>> Begin Records for this task
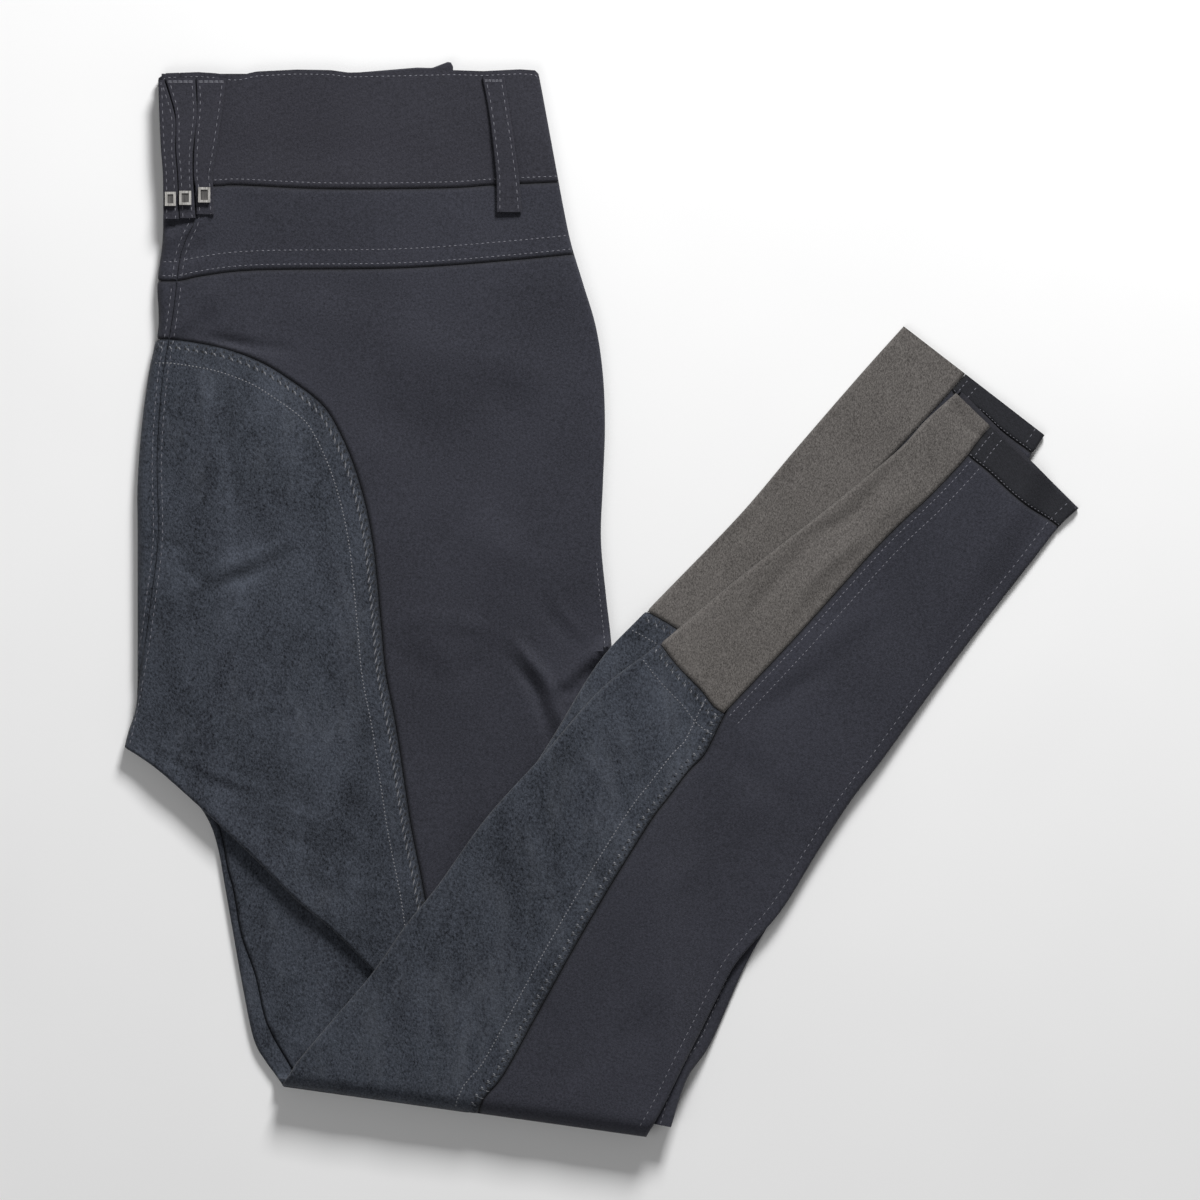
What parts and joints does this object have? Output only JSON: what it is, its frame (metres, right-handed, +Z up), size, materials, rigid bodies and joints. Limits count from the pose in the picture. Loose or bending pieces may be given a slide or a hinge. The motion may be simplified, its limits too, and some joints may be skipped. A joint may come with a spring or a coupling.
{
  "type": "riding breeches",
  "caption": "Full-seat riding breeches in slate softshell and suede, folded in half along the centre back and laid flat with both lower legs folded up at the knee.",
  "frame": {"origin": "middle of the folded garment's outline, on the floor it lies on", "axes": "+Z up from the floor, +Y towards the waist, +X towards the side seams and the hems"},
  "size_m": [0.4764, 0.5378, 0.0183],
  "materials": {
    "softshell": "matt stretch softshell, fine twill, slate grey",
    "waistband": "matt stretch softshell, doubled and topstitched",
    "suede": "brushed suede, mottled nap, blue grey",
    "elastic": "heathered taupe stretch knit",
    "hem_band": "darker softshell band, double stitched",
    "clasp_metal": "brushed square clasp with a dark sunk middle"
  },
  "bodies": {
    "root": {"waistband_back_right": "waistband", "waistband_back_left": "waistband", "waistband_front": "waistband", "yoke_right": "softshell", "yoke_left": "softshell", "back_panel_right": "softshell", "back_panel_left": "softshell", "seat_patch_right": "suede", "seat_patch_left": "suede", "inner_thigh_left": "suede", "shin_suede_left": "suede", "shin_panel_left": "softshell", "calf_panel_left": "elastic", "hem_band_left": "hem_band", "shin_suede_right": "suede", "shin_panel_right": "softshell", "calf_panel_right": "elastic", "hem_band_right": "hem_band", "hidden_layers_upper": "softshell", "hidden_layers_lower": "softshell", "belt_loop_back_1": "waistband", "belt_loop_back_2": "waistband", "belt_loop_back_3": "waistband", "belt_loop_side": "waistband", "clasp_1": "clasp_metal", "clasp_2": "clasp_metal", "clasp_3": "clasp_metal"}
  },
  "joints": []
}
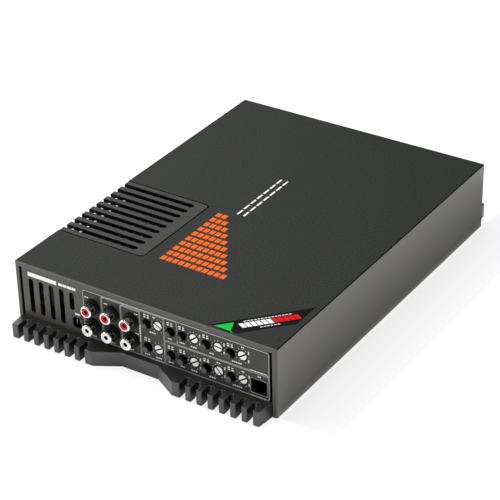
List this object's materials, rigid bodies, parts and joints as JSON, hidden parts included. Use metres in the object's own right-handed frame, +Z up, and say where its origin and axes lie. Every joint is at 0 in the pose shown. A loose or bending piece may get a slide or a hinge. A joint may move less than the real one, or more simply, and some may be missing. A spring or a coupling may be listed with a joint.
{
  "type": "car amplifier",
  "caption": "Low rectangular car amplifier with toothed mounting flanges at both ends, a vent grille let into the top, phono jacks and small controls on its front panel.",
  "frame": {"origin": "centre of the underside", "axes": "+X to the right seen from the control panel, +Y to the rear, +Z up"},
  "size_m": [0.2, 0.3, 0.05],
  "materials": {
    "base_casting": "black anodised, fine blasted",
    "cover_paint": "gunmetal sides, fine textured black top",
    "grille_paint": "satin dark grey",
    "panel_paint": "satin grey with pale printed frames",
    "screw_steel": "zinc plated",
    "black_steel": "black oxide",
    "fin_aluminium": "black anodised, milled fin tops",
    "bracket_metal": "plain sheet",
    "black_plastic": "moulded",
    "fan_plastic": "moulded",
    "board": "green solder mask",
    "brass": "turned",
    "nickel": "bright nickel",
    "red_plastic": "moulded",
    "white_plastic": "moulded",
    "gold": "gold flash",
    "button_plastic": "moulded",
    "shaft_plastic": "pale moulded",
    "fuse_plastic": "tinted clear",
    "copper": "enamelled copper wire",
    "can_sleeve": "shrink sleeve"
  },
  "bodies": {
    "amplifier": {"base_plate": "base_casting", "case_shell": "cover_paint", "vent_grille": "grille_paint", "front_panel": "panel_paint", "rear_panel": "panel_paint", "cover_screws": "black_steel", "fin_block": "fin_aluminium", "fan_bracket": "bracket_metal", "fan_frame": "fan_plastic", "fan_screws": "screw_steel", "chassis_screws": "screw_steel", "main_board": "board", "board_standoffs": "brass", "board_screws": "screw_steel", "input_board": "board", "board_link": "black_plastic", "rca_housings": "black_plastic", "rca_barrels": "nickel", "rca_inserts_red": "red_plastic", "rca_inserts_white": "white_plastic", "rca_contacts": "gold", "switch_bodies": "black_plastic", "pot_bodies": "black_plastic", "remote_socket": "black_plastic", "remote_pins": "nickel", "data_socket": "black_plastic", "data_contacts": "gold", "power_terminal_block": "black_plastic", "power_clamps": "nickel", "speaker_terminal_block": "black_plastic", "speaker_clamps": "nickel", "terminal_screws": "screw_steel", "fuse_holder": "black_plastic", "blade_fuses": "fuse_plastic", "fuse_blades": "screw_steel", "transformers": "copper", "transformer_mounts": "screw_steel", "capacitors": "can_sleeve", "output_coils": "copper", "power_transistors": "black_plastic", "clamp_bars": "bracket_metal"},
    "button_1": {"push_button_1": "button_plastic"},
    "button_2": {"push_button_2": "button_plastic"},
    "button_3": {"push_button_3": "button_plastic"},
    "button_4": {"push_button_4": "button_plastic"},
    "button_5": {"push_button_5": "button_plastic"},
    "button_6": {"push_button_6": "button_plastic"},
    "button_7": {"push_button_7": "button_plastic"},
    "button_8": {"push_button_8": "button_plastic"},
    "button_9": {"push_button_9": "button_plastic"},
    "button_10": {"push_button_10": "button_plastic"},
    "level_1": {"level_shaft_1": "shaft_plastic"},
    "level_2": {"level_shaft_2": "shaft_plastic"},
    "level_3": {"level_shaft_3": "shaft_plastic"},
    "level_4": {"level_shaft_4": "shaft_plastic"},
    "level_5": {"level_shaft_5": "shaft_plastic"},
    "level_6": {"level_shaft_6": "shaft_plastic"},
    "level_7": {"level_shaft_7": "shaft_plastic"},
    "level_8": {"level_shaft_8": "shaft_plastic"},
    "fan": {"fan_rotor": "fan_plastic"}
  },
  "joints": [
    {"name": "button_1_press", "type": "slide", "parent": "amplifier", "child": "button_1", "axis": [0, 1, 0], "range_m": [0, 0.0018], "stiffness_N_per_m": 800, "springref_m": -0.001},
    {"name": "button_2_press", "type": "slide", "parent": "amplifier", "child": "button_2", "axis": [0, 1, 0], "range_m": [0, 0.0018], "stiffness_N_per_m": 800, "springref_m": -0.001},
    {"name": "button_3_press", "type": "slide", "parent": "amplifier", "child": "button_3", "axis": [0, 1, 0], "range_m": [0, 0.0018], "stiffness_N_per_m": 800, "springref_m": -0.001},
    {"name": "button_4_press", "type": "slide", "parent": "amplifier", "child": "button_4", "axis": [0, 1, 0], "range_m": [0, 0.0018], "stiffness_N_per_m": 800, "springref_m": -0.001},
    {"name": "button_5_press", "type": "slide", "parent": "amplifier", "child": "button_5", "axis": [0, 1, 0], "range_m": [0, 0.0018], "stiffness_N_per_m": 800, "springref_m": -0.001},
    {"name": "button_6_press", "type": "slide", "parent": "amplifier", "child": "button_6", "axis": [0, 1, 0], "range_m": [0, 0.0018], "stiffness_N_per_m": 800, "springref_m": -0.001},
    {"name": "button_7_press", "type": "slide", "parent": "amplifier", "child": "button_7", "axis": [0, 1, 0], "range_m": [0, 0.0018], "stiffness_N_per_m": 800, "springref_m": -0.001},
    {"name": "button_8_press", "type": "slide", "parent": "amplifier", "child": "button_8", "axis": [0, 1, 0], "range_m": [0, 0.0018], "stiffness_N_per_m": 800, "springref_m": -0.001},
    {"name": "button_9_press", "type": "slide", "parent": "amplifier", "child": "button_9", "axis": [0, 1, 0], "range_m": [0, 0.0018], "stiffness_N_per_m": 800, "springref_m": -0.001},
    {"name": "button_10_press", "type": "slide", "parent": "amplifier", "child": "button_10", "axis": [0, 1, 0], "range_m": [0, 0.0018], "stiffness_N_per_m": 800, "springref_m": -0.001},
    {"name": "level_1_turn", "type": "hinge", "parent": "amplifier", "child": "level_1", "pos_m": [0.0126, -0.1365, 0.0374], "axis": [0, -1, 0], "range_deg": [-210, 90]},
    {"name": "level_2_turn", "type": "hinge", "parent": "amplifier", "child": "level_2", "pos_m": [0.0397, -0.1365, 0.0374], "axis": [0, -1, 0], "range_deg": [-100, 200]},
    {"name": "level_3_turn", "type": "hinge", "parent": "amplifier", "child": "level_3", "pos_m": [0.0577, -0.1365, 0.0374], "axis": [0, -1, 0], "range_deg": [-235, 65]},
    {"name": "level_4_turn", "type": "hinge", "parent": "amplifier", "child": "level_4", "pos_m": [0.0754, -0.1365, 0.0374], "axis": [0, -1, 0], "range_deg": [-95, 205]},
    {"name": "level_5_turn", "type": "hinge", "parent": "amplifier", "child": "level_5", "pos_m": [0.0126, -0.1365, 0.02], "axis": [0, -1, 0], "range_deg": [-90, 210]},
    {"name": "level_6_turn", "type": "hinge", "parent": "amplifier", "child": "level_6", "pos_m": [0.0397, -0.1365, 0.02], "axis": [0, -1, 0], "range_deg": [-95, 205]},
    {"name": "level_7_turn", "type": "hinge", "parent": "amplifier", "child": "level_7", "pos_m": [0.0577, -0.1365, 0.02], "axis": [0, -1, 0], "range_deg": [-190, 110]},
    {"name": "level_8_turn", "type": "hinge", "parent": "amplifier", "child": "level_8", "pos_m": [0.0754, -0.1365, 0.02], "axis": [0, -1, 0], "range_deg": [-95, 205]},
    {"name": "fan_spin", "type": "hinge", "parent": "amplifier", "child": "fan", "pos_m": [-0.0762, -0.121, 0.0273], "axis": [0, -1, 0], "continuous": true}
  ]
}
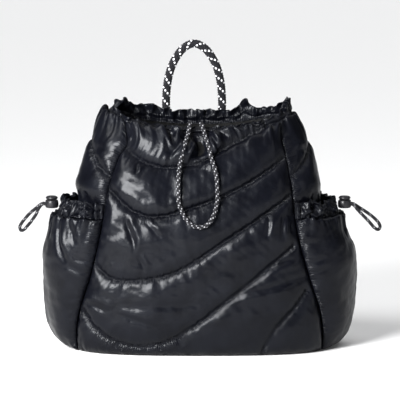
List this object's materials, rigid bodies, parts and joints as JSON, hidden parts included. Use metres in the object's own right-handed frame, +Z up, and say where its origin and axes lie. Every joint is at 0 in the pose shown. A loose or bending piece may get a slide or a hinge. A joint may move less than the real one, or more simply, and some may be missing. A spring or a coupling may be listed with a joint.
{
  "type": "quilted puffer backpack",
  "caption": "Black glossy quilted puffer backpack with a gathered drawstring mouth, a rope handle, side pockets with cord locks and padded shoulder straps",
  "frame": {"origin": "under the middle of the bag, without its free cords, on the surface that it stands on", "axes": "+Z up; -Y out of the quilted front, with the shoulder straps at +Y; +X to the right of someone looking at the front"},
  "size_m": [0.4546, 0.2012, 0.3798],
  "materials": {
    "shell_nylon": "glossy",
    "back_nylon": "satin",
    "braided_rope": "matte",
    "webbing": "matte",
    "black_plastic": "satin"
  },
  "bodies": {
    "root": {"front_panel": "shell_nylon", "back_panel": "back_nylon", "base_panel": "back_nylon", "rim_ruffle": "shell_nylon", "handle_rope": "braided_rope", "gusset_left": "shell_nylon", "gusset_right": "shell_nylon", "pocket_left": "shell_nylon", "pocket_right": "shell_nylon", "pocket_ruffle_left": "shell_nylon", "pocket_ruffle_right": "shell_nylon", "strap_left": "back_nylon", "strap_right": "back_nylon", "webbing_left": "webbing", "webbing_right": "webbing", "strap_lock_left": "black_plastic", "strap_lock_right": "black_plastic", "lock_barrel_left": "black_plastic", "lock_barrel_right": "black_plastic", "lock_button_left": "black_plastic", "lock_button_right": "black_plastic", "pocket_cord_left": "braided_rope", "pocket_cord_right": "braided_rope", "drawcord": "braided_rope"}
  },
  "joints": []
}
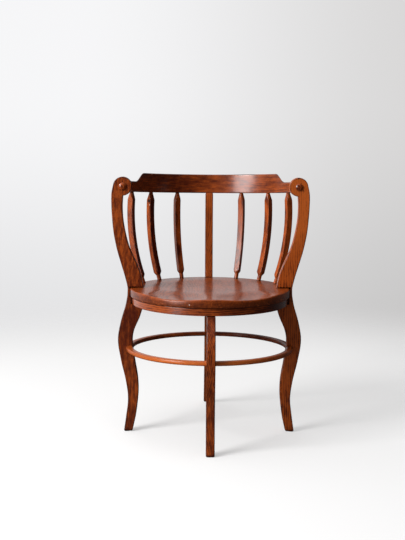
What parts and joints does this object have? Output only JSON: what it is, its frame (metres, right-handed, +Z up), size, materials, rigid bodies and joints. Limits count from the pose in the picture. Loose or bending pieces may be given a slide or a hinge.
>> End Records for this task
### What the task asks
Your answer should be a single number: the count of lines containing the word "from".

### Output of the exercise
4